[PROBLEM]
Quote the records below word for word, please, from the very first line through the one that contains "from FreeCAD import", and nothing beyond it.

──────────────────────────────

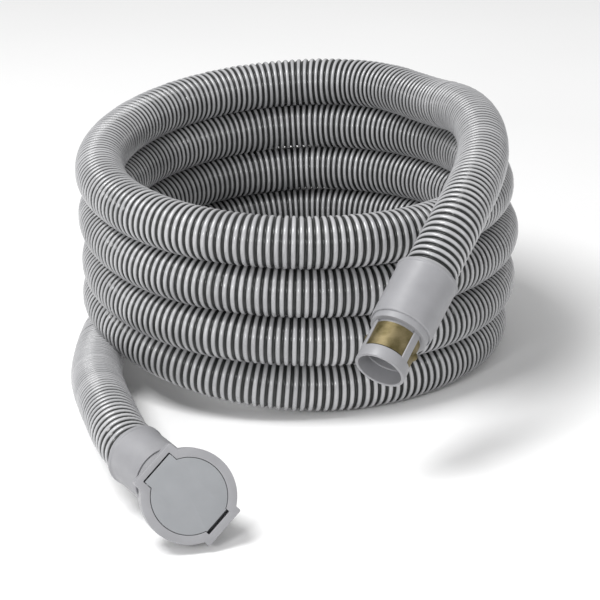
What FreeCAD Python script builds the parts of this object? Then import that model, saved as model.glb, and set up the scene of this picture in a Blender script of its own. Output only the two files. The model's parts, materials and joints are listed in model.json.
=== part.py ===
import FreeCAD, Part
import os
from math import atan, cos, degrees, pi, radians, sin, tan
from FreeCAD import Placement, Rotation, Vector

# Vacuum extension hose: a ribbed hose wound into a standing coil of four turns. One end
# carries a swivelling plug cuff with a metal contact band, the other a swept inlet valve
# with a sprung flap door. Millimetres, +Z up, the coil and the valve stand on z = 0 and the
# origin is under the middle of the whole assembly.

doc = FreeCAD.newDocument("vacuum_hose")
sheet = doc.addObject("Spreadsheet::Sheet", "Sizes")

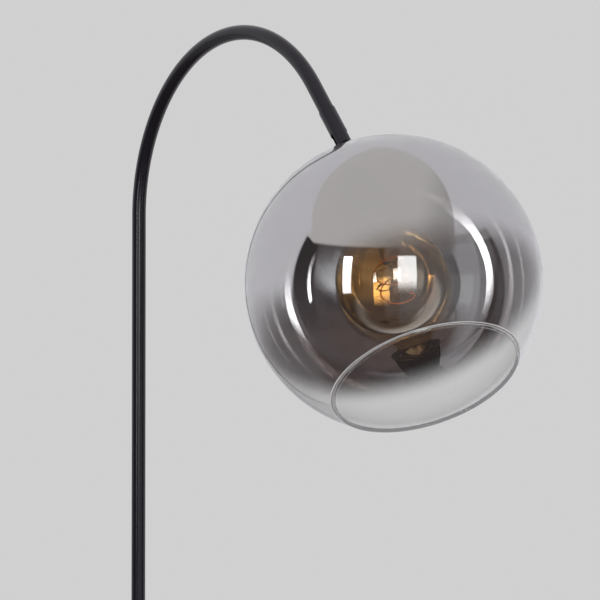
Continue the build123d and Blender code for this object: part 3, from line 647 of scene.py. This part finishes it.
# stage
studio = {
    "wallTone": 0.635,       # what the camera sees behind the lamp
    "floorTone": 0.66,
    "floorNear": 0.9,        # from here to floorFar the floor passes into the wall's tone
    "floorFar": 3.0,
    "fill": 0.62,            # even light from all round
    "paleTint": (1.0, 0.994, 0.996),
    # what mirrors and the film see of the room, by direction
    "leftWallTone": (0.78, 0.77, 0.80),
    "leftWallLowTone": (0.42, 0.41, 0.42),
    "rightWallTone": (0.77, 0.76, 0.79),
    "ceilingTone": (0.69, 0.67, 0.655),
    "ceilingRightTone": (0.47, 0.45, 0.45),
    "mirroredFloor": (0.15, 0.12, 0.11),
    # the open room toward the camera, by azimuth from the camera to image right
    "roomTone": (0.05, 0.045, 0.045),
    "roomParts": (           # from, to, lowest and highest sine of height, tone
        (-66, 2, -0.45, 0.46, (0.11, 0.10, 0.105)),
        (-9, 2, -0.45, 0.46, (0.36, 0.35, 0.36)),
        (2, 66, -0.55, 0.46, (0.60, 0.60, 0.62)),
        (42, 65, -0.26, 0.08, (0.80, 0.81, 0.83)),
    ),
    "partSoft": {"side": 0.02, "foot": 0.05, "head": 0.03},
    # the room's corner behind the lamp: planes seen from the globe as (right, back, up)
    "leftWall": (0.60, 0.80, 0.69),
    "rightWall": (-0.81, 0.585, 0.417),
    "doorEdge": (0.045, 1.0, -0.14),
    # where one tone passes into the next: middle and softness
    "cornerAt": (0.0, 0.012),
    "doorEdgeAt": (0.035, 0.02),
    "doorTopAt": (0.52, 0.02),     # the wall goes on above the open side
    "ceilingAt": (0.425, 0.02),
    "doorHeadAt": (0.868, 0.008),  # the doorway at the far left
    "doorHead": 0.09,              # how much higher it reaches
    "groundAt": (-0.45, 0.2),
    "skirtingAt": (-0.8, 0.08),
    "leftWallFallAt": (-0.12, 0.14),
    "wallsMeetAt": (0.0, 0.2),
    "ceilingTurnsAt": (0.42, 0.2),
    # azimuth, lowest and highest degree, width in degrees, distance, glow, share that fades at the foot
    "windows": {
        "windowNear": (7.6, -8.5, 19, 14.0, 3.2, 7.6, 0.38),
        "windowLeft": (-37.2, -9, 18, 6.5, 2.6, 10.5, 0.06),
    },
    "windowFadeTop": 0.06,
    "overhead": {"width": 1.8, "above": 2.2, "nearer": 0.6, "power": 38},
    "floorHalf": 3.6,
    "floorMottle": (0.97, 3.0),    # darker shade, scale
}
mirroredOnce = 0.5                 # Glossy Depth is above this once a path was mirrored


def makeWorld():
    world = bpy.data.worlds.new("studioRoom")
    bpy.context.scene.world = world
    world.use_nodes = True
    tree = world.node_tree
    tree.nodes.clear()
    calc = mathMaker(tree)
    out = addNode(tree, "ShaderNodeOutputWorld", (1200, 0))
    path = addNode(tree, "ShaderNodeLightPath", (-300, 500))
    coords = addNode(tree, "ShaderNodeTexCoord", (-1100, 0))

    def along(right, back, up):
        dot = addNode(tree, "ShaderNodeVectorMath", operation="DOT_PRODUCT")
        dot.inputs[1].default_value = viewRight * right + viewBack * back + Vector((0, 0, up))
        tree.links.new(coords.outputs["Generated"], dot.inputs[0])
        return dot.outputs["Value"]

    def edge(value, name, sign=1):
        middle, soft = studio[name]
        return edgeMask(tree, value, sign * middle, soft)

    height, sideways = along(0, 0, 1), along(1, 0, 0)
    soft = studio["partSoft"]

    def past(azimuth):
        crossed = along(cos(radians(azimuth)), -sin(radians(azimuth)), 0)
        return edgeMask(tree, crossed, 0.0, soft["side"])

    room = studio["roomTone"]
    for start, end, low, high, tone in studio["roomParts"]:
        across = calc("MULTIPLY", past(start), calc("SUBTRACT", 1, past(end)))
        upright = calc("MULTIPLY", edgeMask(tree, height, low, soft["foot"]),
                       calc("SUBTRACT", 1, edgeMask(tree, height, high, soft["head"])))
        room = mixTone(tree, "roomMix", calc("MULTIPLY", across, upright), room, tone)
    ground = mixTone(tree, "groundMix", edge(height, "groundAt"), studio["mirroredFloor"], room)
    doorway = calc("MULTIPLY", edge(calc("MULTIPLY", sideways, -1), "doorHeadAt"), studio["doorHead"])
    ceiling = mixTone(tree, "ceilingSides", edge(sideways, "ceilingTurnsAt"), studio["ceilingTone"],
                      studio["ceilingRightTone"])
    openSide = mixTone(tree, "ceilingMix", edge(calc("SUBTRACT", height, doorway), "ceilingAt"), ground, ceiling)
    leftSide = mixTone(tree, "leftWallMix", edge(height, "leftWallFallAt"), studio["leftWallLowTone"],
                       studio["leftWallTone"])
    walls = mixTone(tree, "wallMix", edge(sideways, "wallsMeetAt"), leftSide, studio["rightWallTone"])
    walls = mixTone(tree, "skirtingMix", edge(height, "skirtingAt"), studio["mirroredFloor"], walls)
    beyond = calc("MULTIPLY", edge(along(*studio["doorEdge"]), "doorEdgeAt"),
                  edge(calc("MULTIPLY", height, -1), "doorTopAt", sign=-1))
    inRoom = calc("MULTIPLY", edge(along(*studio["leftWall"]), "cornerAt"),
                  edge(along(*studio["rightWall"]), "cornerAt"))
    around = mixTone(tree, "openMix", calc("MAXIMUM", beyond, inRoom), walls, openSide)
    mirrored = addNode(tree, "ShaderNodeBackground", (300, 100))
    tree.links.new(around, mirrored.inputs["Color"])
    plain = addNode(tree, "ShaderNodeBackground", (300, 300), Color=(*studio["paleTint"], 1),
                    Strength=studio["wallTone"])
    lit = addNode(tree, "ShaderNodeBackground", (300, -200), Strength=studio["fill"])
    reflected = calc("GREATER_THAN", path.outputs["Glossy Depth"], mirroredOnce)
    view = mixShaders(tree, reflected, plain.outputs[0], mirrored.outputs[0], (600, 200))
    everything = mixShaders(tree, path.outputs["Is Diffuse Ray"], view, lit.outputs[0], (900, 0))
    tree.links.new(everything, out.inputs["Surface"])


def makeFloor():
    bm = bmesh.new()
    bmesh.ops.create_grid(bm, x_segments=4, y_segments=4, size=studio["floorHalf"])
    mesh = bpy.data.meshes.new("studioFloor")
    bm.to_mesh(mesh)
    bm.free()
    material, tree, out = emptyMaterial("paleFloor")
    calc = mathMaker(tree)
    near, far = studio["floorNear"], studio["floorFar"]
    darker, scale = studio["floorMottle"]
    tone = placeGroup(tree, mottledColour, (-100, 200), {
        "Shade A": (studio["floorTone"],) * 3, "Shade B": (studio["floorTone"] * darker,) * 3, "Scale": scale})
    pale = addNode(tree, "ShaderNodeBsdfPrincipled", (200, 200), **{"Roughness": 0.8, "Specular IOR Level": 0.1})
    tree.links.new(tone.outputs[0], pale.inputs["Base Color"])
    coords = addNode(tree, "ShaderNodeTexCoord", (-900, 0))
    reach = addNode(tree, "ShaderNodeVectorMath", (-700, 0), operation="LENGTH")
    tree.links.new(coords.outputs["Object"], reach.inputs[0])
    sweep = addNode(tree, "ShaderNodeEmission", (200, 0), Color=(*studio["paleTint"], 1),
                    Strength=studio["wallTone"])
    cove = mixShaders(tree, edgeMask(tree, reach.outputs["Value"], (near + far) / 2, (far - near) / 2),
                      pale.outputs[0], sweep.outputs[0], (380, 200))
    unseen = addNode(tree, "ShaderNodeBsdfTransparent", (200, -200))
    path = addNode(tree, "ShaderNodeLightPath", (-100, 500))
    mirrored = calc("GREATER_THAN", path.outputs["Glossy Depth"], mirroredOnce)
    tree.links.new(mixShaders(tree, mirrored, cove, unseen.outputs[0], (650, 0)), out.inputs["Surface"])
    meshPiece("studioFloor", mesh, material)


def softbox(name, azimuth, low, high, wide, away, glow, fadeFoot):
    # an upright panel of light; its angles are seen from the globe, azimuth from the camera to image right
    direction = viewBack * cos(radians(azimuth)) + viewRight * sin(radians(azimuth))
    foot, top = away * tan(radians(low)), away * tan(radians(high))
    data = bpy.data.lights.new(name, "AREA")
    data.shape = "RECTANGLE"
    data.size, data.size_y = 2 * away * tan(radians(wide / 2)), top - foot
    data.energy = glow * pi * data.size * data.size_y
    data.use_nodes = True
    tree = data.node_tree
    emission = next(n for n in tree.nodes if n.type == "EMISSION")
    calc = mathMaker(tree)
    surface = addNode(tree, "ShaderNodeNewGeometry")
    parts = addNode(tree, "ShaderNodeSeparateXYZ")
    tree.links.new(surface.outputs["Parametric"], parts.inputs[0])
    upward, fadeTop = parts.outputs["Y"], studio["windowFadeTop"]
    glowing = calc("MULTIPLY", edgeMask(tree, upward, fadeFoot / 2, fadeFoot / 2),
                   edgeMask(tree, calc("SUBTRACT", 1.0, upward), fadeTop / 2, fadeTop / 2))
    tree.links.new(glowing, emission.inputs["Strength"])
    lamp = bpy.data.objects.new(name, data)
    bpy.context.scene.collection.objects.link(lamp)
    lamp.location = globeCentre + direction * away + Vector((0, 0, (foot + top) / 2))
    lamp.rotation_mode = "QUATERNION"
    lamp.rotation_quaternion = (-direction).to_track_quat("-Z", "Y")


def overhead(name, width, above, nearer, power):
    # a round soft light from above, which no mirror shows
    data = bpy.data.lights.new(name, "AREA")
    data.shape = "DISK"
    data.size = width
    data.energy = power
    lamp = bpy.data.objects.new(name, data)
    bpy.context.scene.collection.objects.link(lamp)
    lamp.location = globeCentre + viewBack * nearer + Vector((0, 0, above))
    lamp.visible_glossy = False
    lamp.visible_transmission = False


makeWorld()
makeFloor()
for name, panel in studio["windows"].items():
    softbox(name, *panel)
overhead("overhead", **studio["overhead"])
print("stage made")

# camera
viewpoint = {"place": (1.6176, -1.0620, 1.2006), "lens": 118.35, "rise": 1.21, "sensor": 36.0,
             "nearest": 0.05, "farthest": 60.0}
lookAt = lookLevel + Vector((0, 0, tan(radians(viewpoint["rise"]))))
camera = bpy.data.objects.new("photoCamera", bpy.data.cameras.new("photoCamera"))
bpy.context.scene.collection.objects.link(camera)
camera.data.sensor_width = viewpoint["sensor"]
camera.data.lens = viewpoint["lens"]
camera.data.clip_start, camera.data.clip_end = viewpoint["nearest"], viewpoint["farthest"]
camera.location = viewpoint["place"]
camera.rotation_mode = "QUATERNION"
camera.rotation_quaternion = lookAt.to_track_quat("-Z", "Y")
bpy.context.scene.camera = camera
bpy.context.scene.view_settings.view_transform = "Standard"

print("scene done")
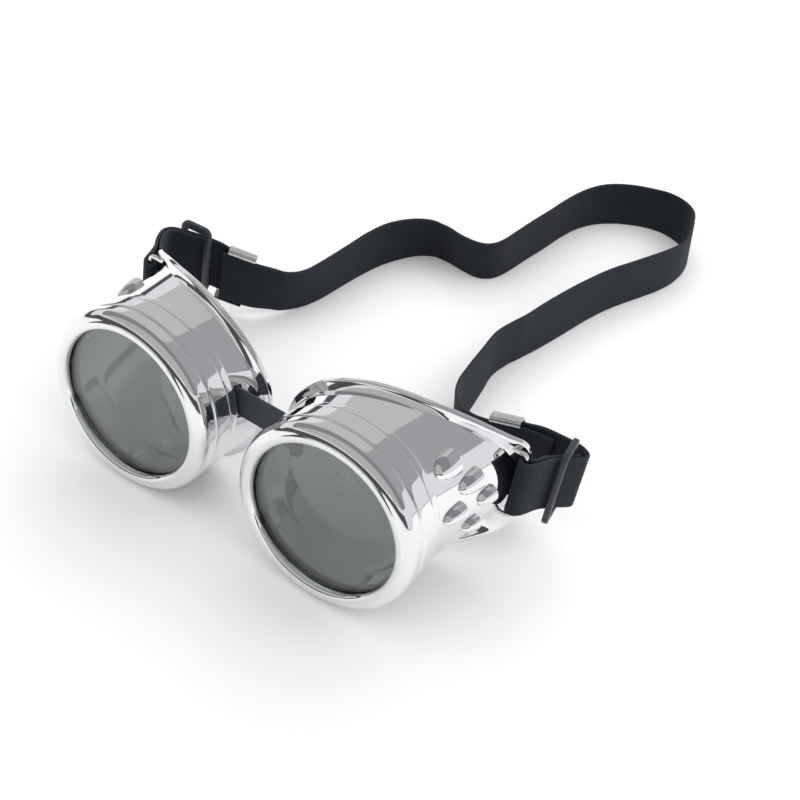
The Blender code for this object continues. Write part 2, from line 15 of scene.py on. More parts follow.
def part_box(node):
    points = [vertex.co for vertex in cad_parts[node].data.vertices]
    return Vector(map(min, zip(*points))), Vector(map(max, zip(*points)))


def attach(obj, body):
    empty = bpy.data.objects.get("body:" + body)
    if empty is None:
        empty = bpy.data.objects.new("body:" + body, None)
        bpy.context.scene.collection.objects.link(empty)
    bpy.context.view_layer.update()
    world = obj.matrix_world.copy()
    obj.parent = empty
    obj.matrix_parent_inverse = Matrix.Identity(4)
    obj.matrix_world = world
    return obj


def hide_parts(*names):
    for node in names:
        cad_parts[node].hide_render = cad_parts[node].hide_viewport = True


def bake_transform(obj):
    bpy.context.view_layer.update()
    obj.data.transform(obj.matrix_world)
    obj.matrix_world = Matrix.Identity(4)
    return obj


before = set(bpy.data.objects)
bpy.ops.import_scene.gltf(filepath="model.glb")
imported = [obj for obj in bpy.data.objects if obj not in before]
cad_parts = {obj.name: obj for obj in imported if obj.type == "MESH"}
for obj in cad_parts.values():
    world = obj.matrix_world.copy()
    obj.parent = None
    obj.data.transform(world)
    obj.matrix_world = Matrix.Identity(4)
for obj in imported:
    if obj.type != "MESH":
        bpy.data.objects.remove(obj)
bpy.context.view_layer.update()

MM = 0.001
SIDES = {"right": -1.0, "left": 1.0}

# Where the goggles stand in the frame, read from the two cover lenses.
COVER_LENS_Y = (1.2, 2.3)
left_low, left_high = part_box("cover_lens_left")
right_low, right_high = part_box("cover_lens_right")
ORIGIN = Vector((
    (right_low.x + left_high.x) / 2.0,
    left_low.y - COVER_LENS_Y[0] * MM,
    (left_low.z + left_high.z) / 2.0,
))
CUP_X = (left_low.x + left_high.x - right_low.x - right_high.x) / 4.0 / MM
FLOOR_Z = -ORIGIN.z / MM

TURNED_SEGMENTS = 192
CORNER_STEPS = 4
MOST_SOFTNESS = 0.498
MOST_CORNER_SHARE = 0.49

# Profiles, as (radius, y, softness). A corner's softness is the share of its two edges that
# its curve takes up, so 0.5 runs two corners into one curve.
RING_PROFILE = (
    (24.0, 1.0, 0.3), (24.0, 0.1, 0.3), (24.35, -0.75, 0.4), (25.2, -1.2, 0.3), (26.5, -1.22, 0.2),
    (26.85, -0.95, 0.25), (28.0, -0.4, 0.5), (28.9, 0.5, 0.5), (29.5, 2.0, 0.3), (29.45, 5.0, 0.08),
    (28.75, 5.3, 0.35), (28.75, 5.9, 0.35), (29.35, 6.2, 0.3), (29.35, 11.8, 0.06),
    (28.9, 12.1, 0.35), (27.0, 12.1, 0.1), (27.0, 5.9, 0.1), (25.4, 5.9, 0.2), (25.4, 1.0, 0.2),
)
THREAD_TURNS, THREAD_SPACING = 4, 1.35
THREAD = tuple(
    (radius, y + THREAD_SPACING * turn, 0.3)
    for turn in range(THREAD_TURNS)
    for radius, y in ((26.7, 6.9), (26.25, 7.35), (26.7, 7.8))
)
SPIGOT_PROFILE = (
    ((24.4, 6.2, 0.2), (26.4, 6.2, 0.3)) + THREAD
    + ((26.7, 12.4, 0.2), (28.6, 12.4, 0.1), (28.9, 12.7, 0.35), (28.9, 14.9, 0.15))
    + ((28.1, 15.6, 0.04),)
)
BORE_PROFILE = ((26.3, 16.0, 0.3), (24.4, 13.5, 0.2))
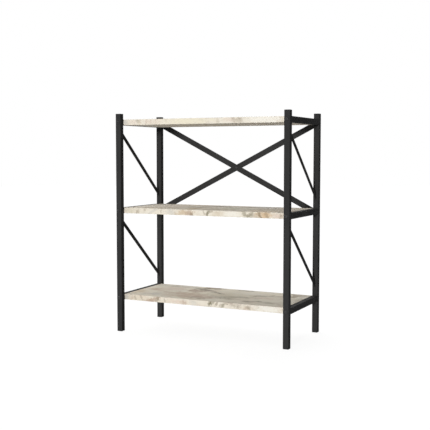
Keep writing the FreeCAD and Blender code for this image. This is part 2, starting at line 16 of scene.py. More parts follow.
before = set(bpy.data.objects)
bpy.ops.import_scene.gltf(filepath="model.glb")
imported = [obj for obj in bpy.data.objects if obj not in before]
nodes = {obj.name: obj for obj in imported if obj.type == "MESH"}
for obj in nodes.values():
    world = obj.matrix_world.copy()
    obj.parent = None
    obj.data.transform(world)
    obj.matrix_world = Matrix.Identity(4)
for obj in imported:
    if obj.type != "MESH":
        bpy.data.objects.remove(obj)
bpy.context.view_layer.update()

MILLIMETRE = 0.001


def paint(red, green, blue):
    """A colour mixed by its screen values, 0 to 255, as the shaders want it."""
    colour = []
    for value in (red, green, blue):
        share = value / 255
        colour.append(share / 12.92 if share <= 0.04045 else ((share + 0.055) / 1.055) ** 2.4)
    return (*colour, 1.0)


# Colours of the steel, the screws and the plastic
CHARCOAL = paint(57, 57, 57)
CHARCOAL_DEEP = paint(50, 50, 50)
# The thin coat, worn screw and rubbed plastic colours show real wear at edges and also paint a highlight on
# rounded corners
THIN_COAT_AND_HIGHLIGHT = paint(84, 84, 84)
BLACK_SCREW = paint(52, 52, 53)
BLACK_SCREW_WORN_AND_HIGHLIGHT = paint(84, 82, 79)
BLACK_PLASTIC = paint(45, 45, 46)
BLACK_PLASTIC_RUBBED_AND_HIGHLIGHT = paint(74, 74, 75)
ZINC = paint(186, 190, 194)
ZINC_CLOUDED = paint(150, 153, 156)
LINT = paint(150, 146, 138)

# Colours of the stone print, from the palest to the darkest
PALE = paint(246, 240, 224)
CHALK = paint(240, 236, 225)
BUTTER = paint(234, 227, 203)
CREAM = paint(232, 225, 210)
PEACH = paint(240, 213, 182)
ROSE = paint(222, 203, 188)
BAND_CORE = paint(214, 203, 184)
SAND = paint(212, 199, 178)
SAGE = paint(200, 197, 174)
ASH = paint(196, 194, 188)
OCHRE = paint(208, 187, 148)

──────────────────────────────

[FULL SOLUTION]
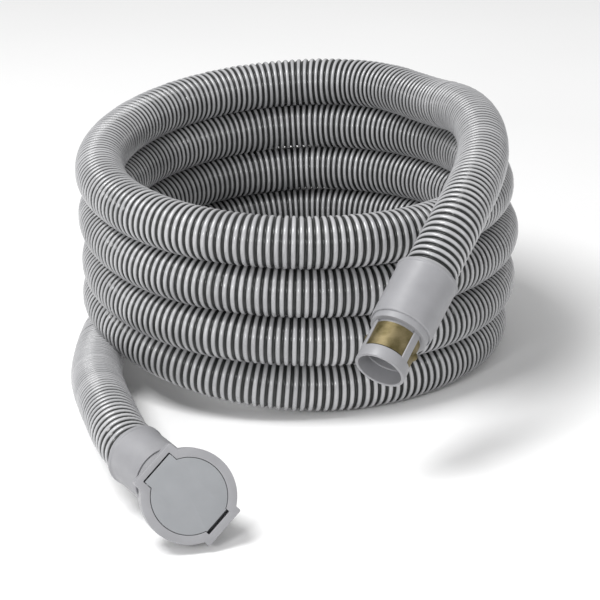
What FreeCAD Python script builds the parts of this object? Then import that model, saved as model.glb, and set up the scene of this picture in a Blender script of its own. Output only the two files. The model's parts, materials and joints are listed in model.json.
=== part.py ===
import FreeCAD, Part
import os
from math import atan, cos, degrees, pi, radians, sin, tan
from FreeCAD import Placement, Rotation, Vector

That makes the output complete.